Okay – We may be getting a little inside baseball here. ‘Pre-cleared’ is a term used by music supervisors. It is music where all of the rights holders agree to pre-determined rates for the use of the music for a project, usually in bulk.  For example, lets say a clothing brand wants to showcase their new designs on Instagram. Over the next six months they will produce two new video posts per week and have $1,000 per post budgeted for music.

The brand creatives will reach out to rights holders with a creative brief and ask for “all of your best fashion music that is pre-cleared at $1,000 all-in”. The rights holders will then send them a package of music that has been cleared at that rate in advance.

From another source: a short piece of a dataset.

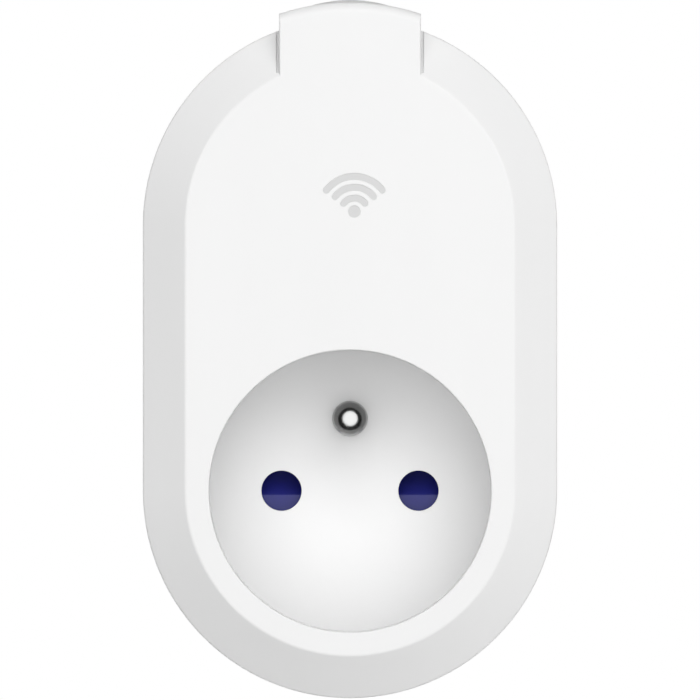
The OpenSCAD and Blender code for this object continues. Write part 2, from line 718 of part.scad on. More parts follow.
module plug_pin(x) color("silver")
    turned(concat([[0, pin_tail_d], [pin_tail_r, pin_tail_d], [pin_tail_r, boss_end_d - pin_flange_t],
        [pin_flange_r, boss_end_d - pin_flange_t], [pin_flange_r, boss_end_d]],
        shank(pin_r, boss_end_d, plug_face_d),
        pin_tip(pin_r, 1.5, plug_face_d + pin_len, -1), [[0, plug_face_d + pin_len]]), x);

module line_plug_pin() plug_pin(pin_x);

module neutral_plug_pin() plug_pin(-pin_x);

module pin_retainer() color("dimgray") {
    difference() {
        rod(retainer_r, retainer_d, retainer_d + retainer_t);
        for (side = [-1, 1]) rod(pin_tail_r + fit, retainer_d - e, retainer_d + retainer_t + e, side * pin_x);
        rod(sleeve_r + fit, retainer_d - e, retainer_d + retainer_t + e, 0, earth_rise);
        for (p = retainer_screw_xz) rod(small_hole_r, retainer_d - e, retainer_d + retainer_t + e, p.x, p.y);
    }
}

module retainer_screws() color("silver")
    for (p = retainer_screw_xz) translate([p.x, y(retainer_d - e), p.y]) mirror([0, 1, 0])
        screw(small_screw_r, small_head_r, small_head_h, retainer_t + 3, 1.1);

// ---------------------------------------------------------------- electronics

module main_board() color("seagreen") {
    difference() {
        prism(board_d, board_back_d) difference() {
            intersection() {
                outline_2d(board_r);
                translate([-board_r, board_low_z]) square([2 * board_r, board_top_z - board_low_z]);
            }
            circle(recess_out_r + 0.7);
            for (p = post_xz) translate(p) circle(post_r + 0.5);
        }
        for (p = board_screw_xz) rod(small_hole_r, board_d - 1, board_back_d + 1, p.x, p.y);
        for (p = relay_pin_xz)
            rod(relay_pin_r + 0.15, board_d - 1, board_back_d + 1, relay_x + p.x, relay_z + p.y);
    }
}

module board_screws() color("silver")
    for (p = board_screw_xz) translate([p.x, y(board_back_d + e), p.y])
        screw(small_screw_r, small_head_r, small_head_h, board_back_d - wall - 1, 1.1);

module relay_base() color("black")
    block([relay_x - relay_w / 2 + relay_wall + fit, relay_x + relay_w / 2 - relay_wall - fit],
        [relay_d, relay_d + relay_base_h],
        [relay_z - relay_l / 2 + relay_wall + fit, relay_z + relay_l / 2 - relay_wall - fit]);

module relay_case() color("steelblue") difference() {
    block([relay_x - relay_w / 2, relay_x + relay_w / 2], [relay_d, relay_d + relay_h],
        [relay_z - relay_l / 2, relay_z + relay_l / 2]);
    block([relay_x - relay_w / 2 + relay_wall, relay_x + relay_w / 2 - relay_wall],
        [relay_d - e, relay_d + relay_h - relay_wall],
        [relay_z - relay_l / 2 + relay_wall, relay_z + relay_l / 2 - relay_wall]);
}

// Core, foot and upright of the magnet
module relay_yoke() color("slategray") {
    foot_d = relay_d + relay_base_h + e;
    width = span(relay_x, -4.5, 4.5);
    rod(2, foot_d, relay_d + pivot_h - 1.1, relay_x, core_z);
    block(width, [foot_d, foot_d + 1.2], [pivot_z - 0.9, core_z + 2]);
    block(width, [foot_d, relay_d + pivot_h - 0.6], span(pivot_z, -0.9, 0.3));
}

module relay_coil() color("chocolate") difference() {
    low = relay_d + relay_base_h + 1.3;
    union() {
        rod(4.6, low, relay_d + pivot_h - 1.5, relay_x, core_z);
        for (d = [low, relay_d + pivot_h - 2.2]) rod(5.4, d, d + 0.7, relay_x, core_z);
    }
    rod(2 + slip, low - 1, relay_d + pivot_h, relay_x, core_z);
}

// Armature with the moving contact on its free end
module relay_armature() color("slategray") {
    d = relay_d + pivot_h;
    block(span(relay_x, -4, 4), [d - 0.35, d + 0.45], [pivot_z - 0.8, core_z + 3.2]);
    block(span(relay_x, -1.8, 1.8), [d + 0.45 - e, d + 0.75], [pivot_z + 2, relay_z + 7.6]);
    rod(1.3, d - 0.2, d + 0.46, relay_x, relay_z + 6.4);
}

module relay_fixed_contact() color("goldenrod") {
    d = relay_d + pivot_h - 1.4;
    width = span(relay_x, -1.8, 1.8);
    rod(1.3, d - 0.6, d + 0.15, relay_x, relay_z + 6.4);
    block(width, [d - 1.1, d - 0.6 + e], span(relay_z, 5, 7.8));
    block(width, [relay_d + relay_base_h + e, d - 0.6], span(relay_z, 7.3, 7.8));
}

module relay_terminals() color("silver")
    for (p = relay_pin_xz) rod(relay_pin_r, board_d - 1.2, relay_d - e, relay_x + p.x, relay_z + p.y);

// Electrolytic can on the board, with a groove near its foot
module can(x, z, r, h) {
    d = board_back_d + 0.1;
    turned([[0, d], [r - 0.4, d], [r, d + 0.4], [r, d + 1.2], [r - 0.4, d + 1.6], [r, d + 2],
        [r, d + h - 0.5], [r - 0.5, d + h], [0, d + h]], x, z);
}

module bulk_capacitors() color("darkslategray")
    for (i = [0, 1]) can(bulk_cap_xz[i].x, bulk_cap_xz[i].y, bulk_cap_r[i], bulk_cap_h[i]);

module output_capacitor() color("darkslategray") can(output_cap_xz.x, output_cap_xz.y, 3.15, 8);

module filter_capacitor() color("gold")
    block([3, 16], span(board_back_d, 0.1, 11.5), span(recess_out_r, 5.7, 11.3));

module varistor() color("royalblue")
    translate([18.6, y(board_back_d + 7.2), recess_out_r + 13.8]) rotate([0, 90, 0]) cylinder(r = 5, h = 4.2);

module filter_inductor() color("darkolivegreen") {
    d = board_back_d + 0.1;
    turned([for (p = [[0, 0], [3.5, 0], [3.5, 1.2], [2.9, 1.2], [2.9, 7.8], [3.5, 7.8], [3.5, 9], [0, 9]])
        p + [0, d]], 10.5, recess_out_r + 17.2);
}

module fuse_resistor() color("lightslategray")
    translate([1.6, y(board_back_d + 2), recess_out_r + 13]) cylinder(r = 1.7, h = 9);

module bridge_rectifier() color("black")
    block([15.8, 20.4], span(board_back_d, 0.1, 2.6), span(recess_out_r, 2.6, 5.4));

module converter_chip() color("black")
    block([-1.2, 3.8], span(board_back_d, 0.1, 1.7), span(board_top_z, -14.4, -10.5));

module shunt_resistor() color("black")
    block([-22.6, -16.2], span(board_back_d, 0.05, 0.85), span(recess_out_r, -0.6, 2.6));

module wireless_board() color("navy")
    block([-7.4, 7.4], span(board_d, -0.82, -e), span(board_top_z, -13.4, 0));

module wireless_shield() color("silver")
    block([-6.4, 6.4], span(board_d, -3.1, -0.85), span(board_top_z, -12.9, -4.4));

module status_led() color("ivory")
    block(span(icon_x, -1.6, 1.6), span(board_d, -1.1, -e), span(icon_z, 1.4, 4.2));

module tact_switch_body() color("dimgray") difference() {
    half = switch_w / 2;
    block([-half, half], span(button_d, -half, half), span(board_top_z, -switch_h, 0));
    translate([0, y(button_d), board_top_z - plunger_in - button_travel - 0.3])
        cylinder(r = plunger_r + slip, h = switch_h);
}

module tact_switch_bracket() color("silver") for (side = [-1, 1])
    block(span(side * (switch_w / 2 + 0.25), -0.22, 0.22), [board_back_d + e, button_d + 2],
        span(board_top_z, -switch_h, -0.4));

module tact_switch_plunger() color("black")
    translate([0, y(button_d), board_top_z - plunger_in])
        cylinder(r = plunger_r, h = plunger_in + plunger_up);

// ---------------------------------------------------------------- leads

// Corner points of each route are [x, depth, z]
module lead(corners) tube([for (p = route(corners)) [p.x, y(p.y), p.z]], lead_r);

// Two layers for the leads in front of the earth bracket, so that they can cross
near_d = bracket_d - lead_r - 0.4;
far_d = near_d - 2 * lead_r - 0.4;

// From the line pin, through the earth bracket and round the outlet, to the board
module line_in_lead() color("saddlebrown") {
    hole = lead_hole_xz[0];
    pad = line_in_pad;
    beside = pin_tail_r + lead_r + e;
    lead([[pin_x, retainer_d - 1.6, -beside], [pin_x, leads_d + 2.4, -beside],
        [hole.x, leads_d - 0.4, hole.y + 0.2], [hole.x, bracket_d + 0.4, hole.y],
        [hole.x + 1, far_d + 0.3, hole.y - 1], [18.5, far_d + 0.3, -6], [20.5, far_d + 0.3, 6],
        [18.5, far_d - 0.7, pad.y - 5], [pad.x, far_d - 4, pad.y], [pad.x, board_back_d + e, pad.y]]);
}

// From the relay's side of the board to the line contact of the outlet
module line_out_lead() color("black") {
    hole = lead_hole_xz[1];
    pad = line_out_pad;
    beside = pin_x + tail_x + contact_t + lead_r + e;
    lead([[beside, leads_d + lead_r + 0.1, -1.2], [beside, leads_d + lead_r + 0.3, 4],
        [hole.x + 0.6, leads_d + 1, hole.y - 0.4], [hole.x, bracket_d + 2.4, hole.y],
        [hole.x, bracket_d - 1.4, hole.y], [hole.x - 2, far_d, hole.y + 4.5],
        [3, far_d, pad.y - 5.5], [pad.x + 4, far_d, pad.y - 0.5], [pad.x, far_d - 3.6, pad.y],
        [pad.x, board_back_d + e, pad.y]]);
}

// From the neutral contact to the board
module neutral_lead() color("mediumblue") {
    hole = lead_hole_xz[2];
    pad = neutral_pad;
    beside = -(pin_x + tail_x + contact_t + lead_r + e);
    lead([[beside, leads_d + lead_r + 1.6, -1.2], [beside, leads_d + lead_r + 1.6, 4],
        [hole.x - 0.6, leads_d + 1, hole.y - 0.4], [hole.x, bracket_d + 2.4, hole.y],
        [hole.x, bracket_d - 1.2, hole.y], [hole.x + 1.5, near_d, hole.y + 4],
        [0, near_d, pad.y - 6], [pad.x - 1, near_d - 0.6, pad.y - 2.5], [pad.x, far_d - 3.6, pad.y],
        [pad.x, board_back_d + e, pad.y]]);
}

front_shell();
rear_shell();
plug_boss();
housing_screws();
icon_light_guide();
power_button();
shutter();
shutter_spring();
contact_block();
contact_cover();
contact_block_screws();
line_outlet_contact();
neutral_outlet_contact();
outlet_earth_pin();
earth_bracket();
plug_earth_sleeve();
line_plug_pin();
neutral_plug_pin();
pin_retainer();
retainer_screws();
main_board();
board_screws();
relay_base();
relay_case();
relay_yoke();
relay_coil();
relay_armature();
relay_fixed_contact();
relay_terminals();
bulk_capacitors();
filter_capacitor();
varistor();
filter_inductor();
fuse_resistor();
bridge_rectifier();
converter_chip();
output_capacitor();
shunt_resistor();
wireless_board();
wireless_shield();
status_led();
tact_switch_body();
tact_switch_bracket();
tact_switch_plunger();
line_in_lead();
line_out_lead();
neutral_lead();
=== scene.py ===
import json
import math

import bmesh
import bpy
from mathutils import Matrix, Vector


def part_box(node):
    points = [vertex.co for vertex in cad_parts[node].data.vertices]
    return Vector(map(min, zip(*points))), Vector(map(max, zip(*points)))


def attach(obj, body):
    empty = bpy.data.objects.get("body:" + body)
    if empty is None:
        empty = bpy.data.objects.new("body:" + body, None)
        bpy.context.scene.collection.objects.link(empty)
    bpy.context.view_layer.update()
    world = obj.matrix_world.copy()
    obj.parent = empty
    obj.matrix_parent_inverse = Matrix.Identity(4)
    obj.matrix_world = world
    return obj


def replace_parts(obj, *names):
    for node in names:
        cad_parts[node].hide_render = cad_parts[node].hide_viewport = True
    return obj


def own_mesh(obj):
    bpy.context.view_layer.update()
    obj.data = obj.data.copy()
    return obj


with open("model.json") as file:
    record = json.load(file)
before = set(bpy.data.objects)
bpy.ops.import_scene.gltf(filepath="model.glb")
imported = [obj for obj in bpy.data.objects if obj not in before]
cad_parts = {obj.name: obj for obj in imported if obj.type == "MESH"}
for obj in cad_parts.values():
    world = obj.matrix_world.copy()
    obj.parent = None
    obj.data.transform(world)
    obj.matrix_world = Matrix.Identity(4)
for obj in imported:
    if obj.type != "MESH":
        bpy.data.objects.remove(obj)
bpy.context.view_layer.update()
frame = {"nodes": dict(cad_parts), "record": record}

MM = 0.001
MICRON = 1e-6
scene = bpy.context.scene
nodes = frame["nodes"]
front_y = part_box("front_shell")[0].y
back_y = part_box("rear_shell")[1].y

# The record's colour of each slot. The four that are seen most are set finer here.
colours = {m["slot"]: m["base_color"] for m in frame["record"]["materials"]}
colours.update(
    white_shell=[0.93, 0.93, 0.93],
    white_button=[0.93, 0.93, 0.93],
    shutter_blue=[0.017, 0.02, 0.19],
    nickel_plate=[0.71, 0.715, 0.71],
)

# ---------------------------------------------------------------- camera and lights

CAMERA_AWAY = 4.0          # metres from the front face
VIEW_WIDTH = 0.09673       # metres of the front plane across the picture
VIEW_Z = 0.01952           # height of the picture's middle, in metres
SENSOR = 36.0              # width of the camera's sensor, in mm
FAR_LIMIT = 10             # the camera sees this far, in metres

camera_data = bpy.data.cameras.new("camera")
camera_data.sensor_width = SENSOR
camera_data.lens = SENSOR * CAMERA_AWAY / VIEW_WIDTH
camera_data.clip_end = FAR_LIMIT
camera = bpy.data.objects.new("camera", camera_data)
camera.location = (0, front_y - CAMERA_AWAY, VIEW_Z)
camera.rotation_euler = (math.radians(90), 0, 0)
scene.collection.objects.link(camera)
scene.camera = camera
scene.view_settings.view_transform = "Standard"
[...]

This way, the clothing brand can simply dive into the pool of pre-cleared tracks and plug them in as they like, without worrying if they will be able to afford the sync fee. Once the songs are locked in, they send a note to the rights holders who reply with an agreement and invoice.


One stop simply means all of the rights (100% of master an 100% of publishing) are represented by one entity.  This makes the licensing process very easy for both parties (licensor and licensee) as they can clear the whole of a song through one person. They do not have to track down and clear rights with multiple different rights holders. One-stop also allows for more flexibility on pricing and deal terms.

Sub Publishers

Often songwriters or publishing entities will have “Sub Publishers” who represent the catalog in other territories of the world.  This can be advantageous to the original rights holders as they have representation in markets where they normally wouldn’t. Sub Publishers take a commission on royalties and sync fees earned in their respective territories.


MFN stands for Most Favored Nations.  It means that all of the involved rights holders (master and publishing) will get the same fee for a sync.  Basically, all parties will get the same terms and fee, which is the most favorable. It’s sort of like “setting the bar”.

Example: Let’s say you are an artist that produces hip hop beats and you have 50% writers share on a 2 Chainz song called “Vape Nation”.  Pepsi wants to use this track in their next ad. They reach out to all of the rights holders (label & publishers) to get quotes for the use.  If the label quotes $100,000 for the use and the publishers quote lower, but cites MFN. Unless Pepsi pushes back on the label to get the quote lower, the label has now just “set the bar” for what the spot is worth, monetarily.

TL,DR: Always quote with a MFN clause.

Publishing Administration Exclusivity

This is a big one, and polarizing at times.  But here is the low down.

Exclusivity is crucial if you want to be taken seriously in the sync world.  There are tow big reasons why…

1. Lets say you have a non exclusive pub admin deal with Company A.  You can then legally enter into a pub admin deal with Company B (and company C, D, etc).  So now you have several people with rights to clear your music for sync opportunities. Lots of boots on the ground. Sounds great right? NO!!! its a mess.  Whats going to happen when Dunder Mifflin wants to use your song “Paper People Polka” in their new campaign. They look the song up at the PROs and reach out to all of the companies for a quote.

Company A quotes $20,000

Company B quotes $10,000

Company C has no idea what they are doing and quotes $750.

Who do you think they are going to clear the rights with?

Know. Your. Worth.

2. If you land a nice juicy TV commercial (these are big $$), they are guaranteed to ask for “market exclusivity” at the very least.  What this means is that you can not legally enter into another sync agreement with a direct competitor in the marketplace for the duration of the term of the sync.  Example: If your song “Drive Me Home, Kevin” lands in a Toyota commercial, you cannot legally clear a sync for a Ford commercial until the term of the Toyota spot expires. Makes sense right?

Now, if your publishing administration deal is non-exclusive, Admin A could clear the Toyota spot while Admin B clears the Ford spot a week later.  There is no for either admins to guarantee market exclusivity for either spot. Ad agencies don’t like this.